Indifférenciation et respect des différences : l’injonction paradoxale de la mondialisation
Cette injonction paradoxale me paraît résumer les tensions et conflits qui jalonnent, à travers la planète, la marche forcée de l’humanité vers une civilisation mondiale. Elle s’applique a toutes les différences qui ont marqué naturellement ou culturellement l’humanité.

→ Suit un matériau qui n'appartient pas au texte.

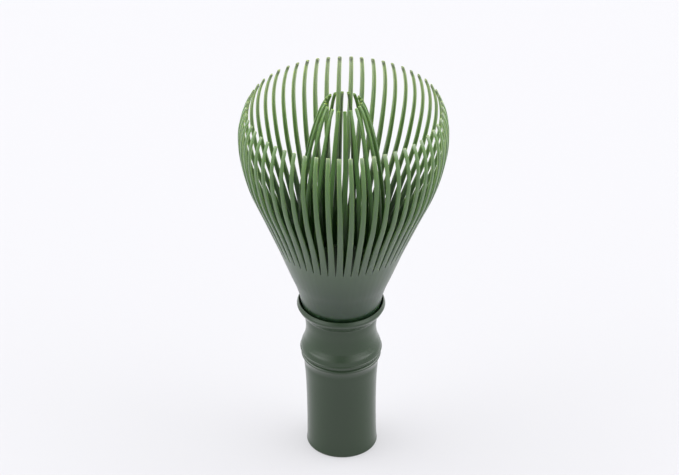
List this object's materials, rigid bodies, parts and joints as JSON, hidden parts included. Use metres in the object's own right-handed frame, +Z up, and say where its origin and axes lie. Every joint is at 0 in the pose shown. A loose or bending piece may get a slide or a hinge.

Et, pour commencer, cette différence-même entre nature et culture : les culturalistes anglo-saxons voudraient que tout soit construction culturelle, spécialement le corps humain et sa reproduction ; les naturalistes darwiniens, eux, voudraient tout ramener aux lois de la sélection naturelle. Cela, alors que l’humanité s’est constituée jusqu’ici dans cet écart fondateur entre le donné naturel, d’une part, et sa prise en charge symbolique et culturelle, d’autre part. Entre ces deux réductionnismes, l’humanité parviendra-t-elle a maintenir la différence entre l’inné et l’acquis, la nature et la culture, et leur tension féconde ?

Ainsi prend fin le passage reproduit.